The request will come, from allies and others. Canada has a history in Mali. Until a coup in March, Mali was one of Canada's biggest foreign-aid recipients. The Canadian Forces have played a major role in training Mail's military, in regular officer training, and sending Special Forces trainers. Now, with a mission being planned, Mr. Harper's government would find it hard to refuse to provide some help.

Last week, representatives of several countries, including Canada, met at a "Friends of Mali" meeting in Mali, and for the first time launched an examination of what resources are needed to deal with Mali's north – and agreed that what they really face is potential crisis across Africa's Sahel region.

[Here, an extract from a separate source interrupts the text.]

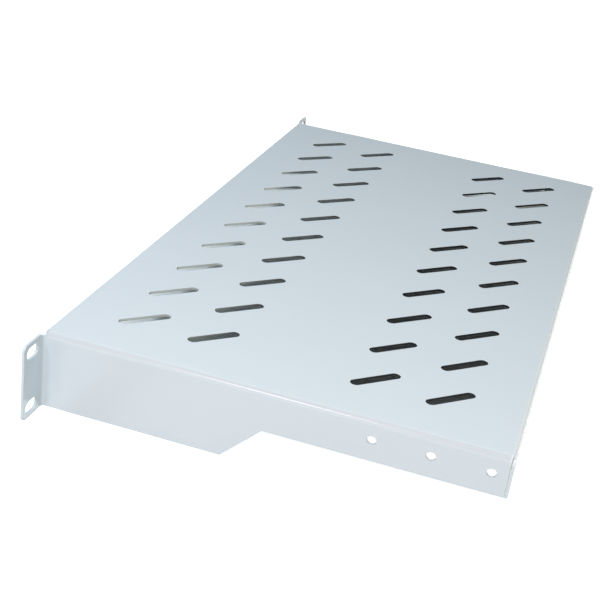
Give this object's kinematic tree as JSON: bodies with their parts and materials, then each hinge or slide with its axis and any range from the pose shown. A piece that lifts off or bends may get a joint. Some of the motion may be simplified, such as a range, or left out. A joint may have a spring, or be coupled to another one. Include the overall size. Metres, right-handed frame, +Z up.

But this mission won't be shipping out for months. Mali's shaky post-coup interim government has been wary of being viewed as reliant on foreign troops. Its neighbours in ECOWAS, the association of West African Nations, haven't offered enough additional troops to fulfill the mission. It's not yet clear who will. France's defence minister, Jean-Yves Le Drian, stressed Wednesday that it's all still in the planning stages.

That's because of problems in mounting a mission, not because the threat isn't real. Mali's north, an area the size of France, has since the spring been under the control of al-Qaeda in the Islamic Maghreb, AQIM. This weekend, Agence France-Presse reported that hundreds of jihadist fighters, from countries across the continent, poured into Mali.

The goal, according to Robert Fowler, the former Canadian ambassador to the UN who was kidnapped by AQIM in 2008 in Niger, is to turn the 7,000-kilometre-wide area from Mauritania to Somalia "into one great, chaotic, anarchic mess in which they believe their jihad will thrive."

The insurrection started out as a rebellion of the Tuareg nomads of Mali's north, the fourth since Mali's independence, said J. Peter Pham, director of the Atlantic Council's Africa Center. Mr. Pham frequently advises the U.S. and other governments on African security issues. When AQIM joined them and they beat Mali's military and took the north, it became an international security issue, he said.

But events inside Mali complicated the response. A coup, which started as a protest over military failure in the north, strained relations with the outside world. An interim government has been established, but it has shaky political legitimacy, Mr. Pham said. That makes it hard to build a force to fight.

Mali has about 7,000 soldiers, Mr. Pham said, and ECOWAS has offered to send 3,000. "We're not dealing with realistic numbers for the task at hand," he said. ECOWAS will have to offer more, and other neighbours, like Mauritania and Algeria, will have to be approached, he said.

Foreign Affairs Minister John Baird has said Canada is not contemplating a military mission – but then no Western country is planning to send combat soldiers, beyond a few Special Forces troops to help plan operations. Mali's government wants to be seen to take the lead, backed by African troops.

But Mr. Pham said that even when African troops are offered, they will need Western assistance to mount the mission. There will be a need for training in desert combat and in counterinsurgency doctrine, he said.

Mr. Fowler said Canada could provide several things the mission might need: communications and intelligence, transport planes or helicopters for airlift, for example.

With all the complications, Mr. Pham said, an international mission is months away, and probably will not do much more than get a start in 2013. And after all those delays in dealing with a real threat in an area where Canada has a history, Mr. Harper must have an offer of help ready.